MRE Symonds, A Moussalli (2011) A brief guide to model selection, multimodel inference and model averaging in behavioural ecology using Akaike’s Information Criterion, Behavioral Ecology and Sociobiology 65: 13-21 PDF
What’s it about?
If you want a novice level introduction into how to carry out statistical analyses and model selection (what combination of variables best describes variation in a particular trait) using information theory (and specifically Akaike’s Information Criterion) rather than probability values, this is your paper.
What’s the story behind it?
For a paper which virtually drove Adnan and I insane writing and revising it, this has ultimately been a rewarding experience, generating almost double the number citations (in just a couple of years) of any of my other papers. It’s genesis lies in the same statistical workshop that bred the Garamszegi et al. (2009) review I was involved in. Las Garamszegi asked me to write an introductory paper for a special edition of Behavioral Ecology and Sociobiology that was going to be focussed on new statistical methods in behavioural ecology. I agreed because I felt that the literature on how to use AIC (as its friends call it) was intimidating to floudering novices (as I had been until fairly recently when I converted to floundering sophomore). The main problem we had was that the reviewers a) didn’t see the need for such a paper (“this has been all covered elsewhere”) and b) seemed to have very different ideas about what was the correct way to use AIC – which made it a real bugger to try and tow a revision line through the manuscript – especially when ultimately the paper got sent to SIX reviewers – by some distance the most I have ever had on a paper. One consequence was that from revision to revision we were told to change things that earlier reviewers had insisted on. Thus one early review urged us “the authors must make more of a case for why behavioural ecologists should used AIC”, whilst a later review took us to task for being “too uncritical of AIC, almost breathlessly so”.

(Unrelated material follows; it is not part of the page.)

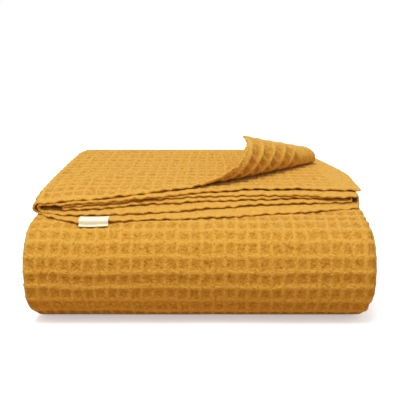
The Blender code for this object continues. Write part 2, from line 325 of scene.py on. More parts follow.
# %% Where each ply's hem lies in the flap
def hem_front(x, level):
    """The flap's hem: a smooth line through each ply's five places, and between plies."""
    lines = []
    for ply in PLIES:
        total = np.zeros_like(x)
        slopes = np.gradient(np.array(ply[2:7]), np.array(HEM_PLACES))
        clipped = np.clip(x, HEM_PLACES[0], HEM_PLACES[-1])
        for i in range(len(HEM_PLACES) - 1):
            low, high = HEM_PLACES[i], HEM_PLACES[i + 1]
            inside = (clipped >= low) & ((clipped < high) | (i == len(HEM_PLACES) - 2))
            t = (clipped - low) / (high - low)
            gap = high - low
            value = ((2 * t**3 - 3 * t**2 + 1) * ply[2 + i]
                     + (t**3 - 2 * t**2 + t) * gap * slopes[i]
                     + (3 * t**2 - 2 * t**3) * ply[3 + i]
                     + (t**3 - t**2) * gap * slopes[i + 1])
            total = np.where(inside, value, total)
        lines.append(total)
    place = np.clip(2.5 - level / PLY_PITCH, 0.0, 5.0)
    upper = np.minimum(place.astype(int), 4)
    stack = np.array(lines)
    columns = np.arange(len(x))
    return mix(stack[upper, columns], stack[upper + 1, columns], place - upper)


ring["hem"] = hem_front(ring["x"], ring["level"])
print("hems lie from %.0f to %.0f mm behind the middle" % (
    ring["hem"].min() * 1000, ring["hem"].max() * 1000))

# %% [markdown]
# ## How thick the cloth is, and where its cells show
#
# A hem is cloth turned over twice, so it is thicker and plain.  The waffle cells stand out
# fully only where the cloth is free: on the top, the front and back faces, round the
# folded sides and on the turned corner.  Between the plies they are pressed nearly flat.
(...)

Curiously one thing that seemed to be a consistent theme throughout the reviewers comments was something along the lines of ‘You’ve described this wrong…Burnham and Anderson are very clear on this point’ – referring to Burnham and Anderson seminal (2002) text on Model selection and inference (kind of the AIC bible). The funny thing was that this argument would be used to argue exactly opposite points (technical stuff to do with removing or not removing (depending on your viewpoint) poorly weighted parameters). It seemed to confirm to me (something I had felt reading their book, and which had prompted my writing of this paper), that for their many outstanding contributions to the field, clarity of writing was not one of B&A’s stronger points (just my opinion).